Global Report Launch & Webinar: Just Transition, Just Finance
The International Forum for Environment, Sustainability & Technology (iFOREST) hosted a Global Report Launch and Webinar on January 9th, 2024, for the release of our report “Just Transition, Just Finance: Methodology and Costs for Just Energy Transition in India”. The report has been developed recognizing the need for an empirical basis to determine the cost of just energy transition, which can help countries to develop just transition plans, make necessary investments, and foster global partnerships for securing finances.
After the initial introduction by Ms Srestha Banerjee, Director – Just Transition, iFOREST, the webinar featured a detailed presentation by Mr Chandra Bhushan, President & CEO, iFOREST. Mr Bhushan pointed out that the methodology can also be tailored to estimate transition costs for a coal mine or a power plant – as for granular understanding of just transition costs, the pilot studies in 4 districts with different transition timeframes and transition challenges were considered.
The webinar featured eminent panelists including Ms Kate Hughes from Asian Development Bank (ADB); Dr Brian Motherway from International Energy Agency (IEA); Mr Dipak Patel from Presidential Climate Commission (South Africa); Mr Gagan Sidhu from Council on Energy, Environment and Water (CEEW); and Mr Nick Robins from Grantham Research Institute on Climate Change & the Environment.
Some of the key observations emphasized by our panelists were:
➡ Finance is required to make people’s life better. The need for training, including skill development support will be a key issue to prepare the workforce, including women and marginalized communities.
➡ There is presently a mismatch between where finance is needed and where it is flowing to support the Just Transition. It is crucial that there is clarity in institutional financing, especially of just transition components.
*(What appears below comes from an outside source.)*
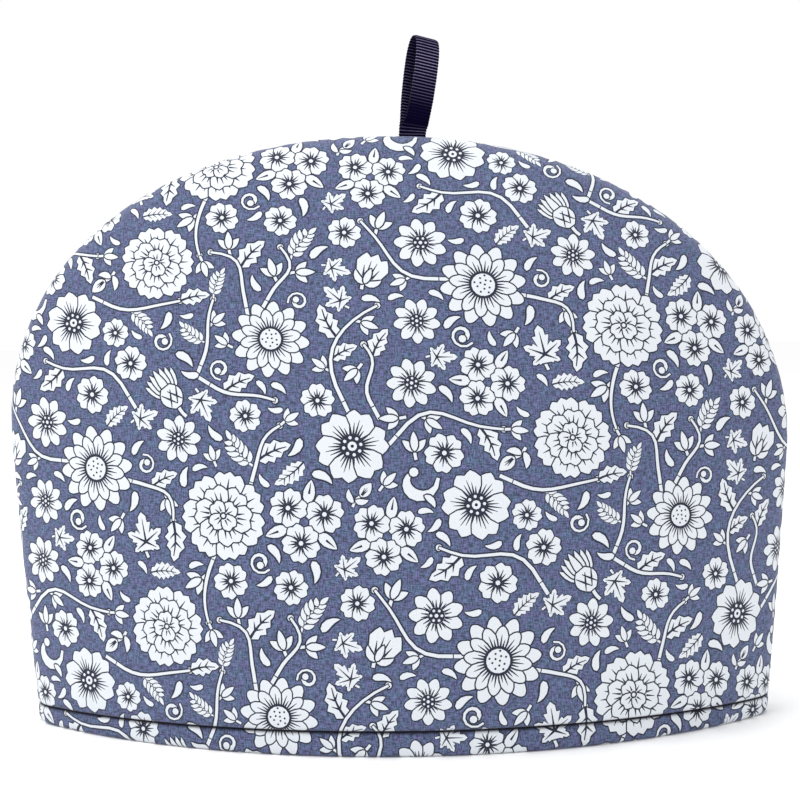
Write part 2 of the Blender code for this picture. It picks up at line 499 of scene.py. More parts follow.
FLOWERS = {
    Kind.ASTER: Flower(
        rings=(
            PetalRing(count=12, start=9.5, end=17.8, width=5.8, foot=0.8),
            PetalRing(count=12, start=5, end=13.8, width=5.2, foot=0.6, turn=math.pi / 12,
                      strokes=(3.4, 5.2, 3.4), strokes_start=5.4, spread=0.34),
        ),
        eye=(Spots(Ink.DARK, 6.0, 18), Spots(Ink.WHITE, 4.9, 16)),
        seeds=12,
    ),
    Kind.ANEMONE: Flower(
        rings=(
            PetalRing(count=6, start=3.6, end=14.8, width=12.4, lobes=2, depth=0.38,
                      strokes=(3.4, 5.2, 6.6, 5.2, 3.4), strokes_start=4.4, spread=0.72),
        ),
        eye=(Spots(Ink.DARK, 4.9, 16), Spots(Ink.WHITE, 0.72, 6, count=8, out=3.5),
             Spots(Ink.WHITE, 1.9, 10), Spots(Ink.DARK, 0.75, 6)),
    ),
    Kind.PEONY: Flower(
        rings=(
            PetalRing(count=7, start=8, end=18.0, width=13.6, lobes=3, depth=0.36, foot=0.6,
                      strokes=(2.6, 4.2, 2.6), strokes_start=11.0, spread=0.5),
            PetalRing(count=6, start=3.4, end=12.4, width=10.8, lobes=2, depth=0.34, foot=0.5,
                      turn=0.4, strokes=(3.2, 4.0, 3.2), strokes_start=6.0, spread=0.5),
            PetalRing(count=4, start=0.8, end=6.6, width=6.6, lobes=2, foot=0.5, turn=0.2,
                      strokes=(2.4, 2.4), strokes_start=1.9, spread=0.5, stroke_width=0.8),
        ),
        eye=(Spots(Ink.DARK, 1.6, 9), Spots(Ink.WHITE, 0.85, 7)),
    ),
    Kind.PRIMROSE: Flower(
        rings=(
            PetalRing(count=5, start=1.4, end=7.8, width=7.2, lobes=2, depth=0.34, line=0.52,
                      strokes=(2.4, 3.4, 2.4), strokes_start=1.9, spread=0.66, stroke_width=0.85),
        ),
        eye=(Spots(Ink.DARK, 2.0, 9), Spots(Ink.WHITE, 0.95, 7)),
    ),
    Kind.DAISY: Flower(
        rings=(
            PetalRing(count=9, start=2.8, end=10.2, width=4.9, foot=0.5, line=0.52,
                      strokes=(2.6, 2.6), strokes_start=3.2, spread=0.26, stroke_width=0.8),
        ),
        eye=(Spots(Ink.DARK, 3.2, 12), Spots(Ink.WHITE, 0.56, 5, count=6, out=2.0),
             Spots(Ink.WHITE, 0.75, 6)),
    ),
}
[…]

➡ There needs to be a substantial increase, especially in international climate financing and India is in a very good position to negotiate for it, given its importance in the global economy.
➡ The scale, nature and competing demands of capital are the three critical issues for Climate Finance. The good news is that the green energy investments, a major cost, can be self-supported.
➡ India’s just transition not just entails complexity of scale but also a complexity of diversity. Highlighting the country context for South Africa, it was mentioned that the support of the head of state was crucial for a Just Transition. However, there is an absence of grants in international financing, and this poses a risk of leaving many behind in this crucial transition.